## Work to complete
Repeat verbatim only the lines from the opening of the material below through the one that contains "lens_play = 0.05; // [0.02:0.01:0.1]".

⁂

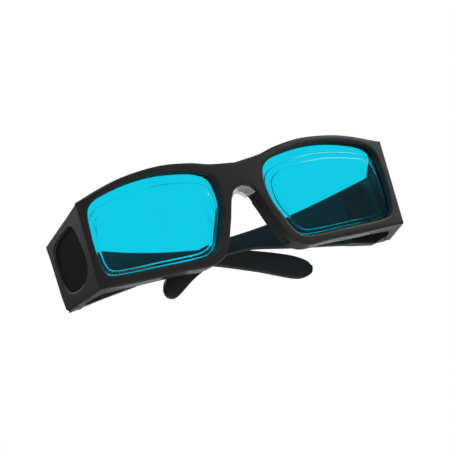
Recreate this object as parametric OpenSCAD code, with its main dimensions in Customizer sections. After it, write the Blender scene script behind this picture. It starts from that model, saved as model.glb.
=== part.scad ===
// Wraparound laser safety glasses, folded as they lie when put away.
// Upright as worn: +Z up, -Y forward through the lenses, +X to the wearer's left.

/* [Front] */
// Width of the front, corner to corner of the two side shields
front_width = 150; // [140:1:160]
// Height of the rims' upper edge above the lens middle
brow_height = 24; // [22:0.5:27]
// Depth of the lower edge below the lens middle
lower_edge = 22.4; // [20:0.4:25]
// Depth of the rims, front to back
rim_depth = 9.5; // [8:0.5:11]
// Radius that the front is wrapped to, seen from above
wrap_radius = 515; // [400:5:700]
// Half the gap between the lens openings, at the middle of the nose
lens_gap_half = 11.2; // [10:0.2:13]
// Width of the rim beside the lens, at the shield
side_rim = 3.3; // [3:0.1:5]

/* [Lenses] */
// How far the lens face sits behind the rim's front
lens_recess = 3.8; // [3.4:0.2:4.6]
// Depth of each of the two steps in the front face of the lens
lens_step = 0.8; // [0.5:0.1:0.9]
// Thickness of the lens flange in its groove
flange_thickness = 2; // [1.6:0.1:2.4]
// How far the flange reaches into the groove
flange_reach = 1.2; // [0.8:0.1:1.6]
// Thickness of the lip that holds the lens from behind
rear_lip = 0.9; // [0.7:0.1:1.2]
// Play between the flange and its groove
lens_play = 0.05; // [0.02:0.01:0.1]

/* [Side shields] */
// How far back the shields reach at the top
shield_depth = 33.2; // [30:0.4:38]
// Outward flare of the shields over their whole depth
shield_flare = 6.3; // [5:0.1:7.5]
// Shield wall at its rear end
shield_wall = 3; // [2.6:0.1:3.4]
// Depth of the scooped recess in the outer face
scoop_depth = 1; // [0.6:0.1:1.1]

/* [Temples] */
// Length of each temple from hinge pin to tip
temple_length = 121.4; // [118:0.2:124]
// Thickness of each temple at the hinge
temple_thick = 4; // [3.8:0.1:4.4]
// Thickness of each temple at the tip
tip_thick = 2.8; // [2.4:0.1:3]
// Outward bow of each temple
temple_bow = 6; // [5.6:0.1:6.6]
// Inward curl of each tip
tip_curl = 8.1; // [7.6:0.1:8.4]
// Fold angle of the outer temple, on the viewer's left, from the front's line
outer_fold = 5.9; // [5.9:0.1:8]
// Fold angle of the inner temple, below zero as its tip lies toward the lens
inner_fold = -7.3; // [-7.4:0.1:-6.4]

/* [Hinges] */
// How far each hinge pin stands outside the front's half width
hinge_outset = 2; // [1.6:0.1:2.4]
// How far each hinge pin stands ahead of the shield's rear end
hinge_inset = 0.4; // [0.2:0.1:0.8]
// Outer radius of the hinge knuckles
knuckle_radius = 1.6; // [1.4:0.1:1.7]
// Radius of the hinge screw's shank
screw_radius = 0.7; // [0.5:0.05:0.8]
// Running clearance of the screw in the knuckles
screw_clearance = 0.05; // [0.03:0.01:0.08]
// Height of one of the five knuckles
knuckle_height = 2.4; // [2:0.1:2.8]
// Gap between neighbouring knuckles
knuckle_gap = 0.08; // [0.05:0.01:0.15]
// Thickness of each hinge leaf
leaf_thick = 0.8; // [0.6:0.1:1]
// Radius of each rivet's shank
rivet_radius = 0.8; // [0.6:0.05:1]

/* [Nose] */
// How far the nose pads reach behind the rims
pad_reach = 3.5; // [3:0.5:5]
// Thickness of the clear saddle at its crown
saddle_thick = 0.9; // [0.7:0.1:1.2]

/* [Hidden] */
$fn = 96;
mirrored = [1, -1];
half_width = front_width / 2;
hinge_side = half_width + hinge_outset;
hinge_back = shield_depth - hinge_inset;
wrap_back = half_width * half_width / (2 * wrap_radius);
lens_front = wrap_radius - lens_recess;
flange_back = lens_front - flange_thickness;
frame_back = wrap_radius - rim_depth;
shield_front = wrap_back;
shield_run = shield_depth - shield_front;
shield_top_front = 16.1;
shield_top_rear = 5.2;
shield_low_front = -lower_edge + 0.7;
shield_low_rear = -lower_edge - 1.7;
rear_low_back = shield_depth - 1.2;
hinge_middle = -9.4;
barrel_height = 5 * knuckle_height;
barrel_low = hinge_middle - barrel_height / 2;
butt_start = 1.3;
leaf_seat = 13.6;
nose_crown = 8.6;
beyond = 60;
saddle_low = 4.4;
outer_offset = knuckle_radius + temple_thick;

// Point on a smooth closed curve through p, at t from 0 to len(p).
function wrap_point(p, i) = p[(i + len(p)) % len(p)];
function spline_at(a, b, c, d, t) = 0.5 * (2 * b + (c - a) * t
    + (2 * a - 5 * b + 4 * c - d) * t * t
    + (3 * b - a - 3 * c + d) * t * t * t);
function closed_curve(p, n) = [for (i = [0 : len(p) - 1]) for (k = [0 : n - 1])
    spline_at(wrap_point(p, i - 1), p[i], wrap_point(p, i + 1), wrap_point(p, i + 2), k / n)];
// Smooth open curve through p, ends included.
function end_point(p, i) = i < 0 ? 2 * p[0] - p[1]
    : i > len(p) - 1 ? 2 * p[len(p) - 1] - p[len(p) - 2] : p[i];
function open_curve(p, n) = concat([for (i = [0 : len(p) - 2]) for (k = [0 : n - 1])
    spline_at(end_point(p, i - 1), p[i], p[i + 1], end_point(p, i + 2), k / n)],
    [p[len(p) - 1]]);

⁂

## Output for this task
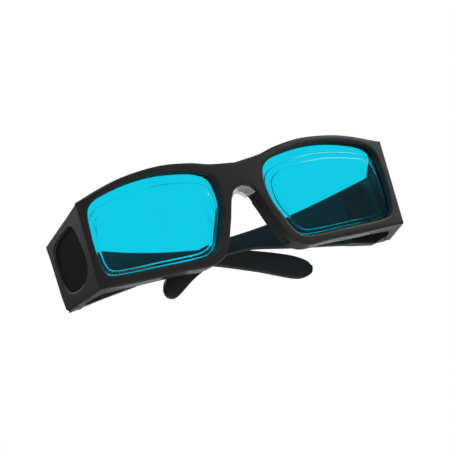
Recreate this object as parametric OpenSCAD code, with its main dimensions in Customizer sections. After it, write the Blender scene script behind this picture. It starts from that model, saved as model.glb.
=== part.scad ===
// Wraparound laser safety glasses, folded as they lie when put away.
// Upright as worn: +Z up, -Y forward through the lenses, +X to the wearer's left.

/* [Front] */
// Width of the front, corner to corner of the two side shields
front_width = 150; // [140:1:160]
// Height of the rims' upper edge above the lens middle
brow_height = 24; // [22:0.5:27]
// Depth of the lower edge below the lens middle
lower_edge = 22.4; // [20:0.4:25]
// Depth of the rims, front to back
rim_depth = 9.5; // [8:0.5:11]
// Radius that the front is wrapped to, seen from above
wrap_radius = 515; // [400:5:700]
// Half the gap between the lens openings, at the middle of the nose
lens_gap_half = 11.2; // [10:0.2:13]
// Width of the rim beside the lens, at the shield
side_rim = 3.3; // [3:0.1:5]

/* [Lenses] */
// How far the lens face sits behind the rim's front
lens_recess = 3.8; // [3.4:0.2:4.6]
// Depth of each of the two steps in the front face of the lens
lens_step = 0.8; // [0.5:0.1:0.9]
// Thickness of the lens flange in its groove
flange_thickness = 2; // [1.6:0.1:2.4]
// How far the flange reaches into the groove
flange_reach = 1.2; // [0.8:0.1:1.6]
// Thickness of the lip that holds the lens from behind
rear_lip = 0.9; // [0.7:0.1:1.2]
// Play between the flange and its groove
lens_play = 0.05; // [0.02:0.01:0.1]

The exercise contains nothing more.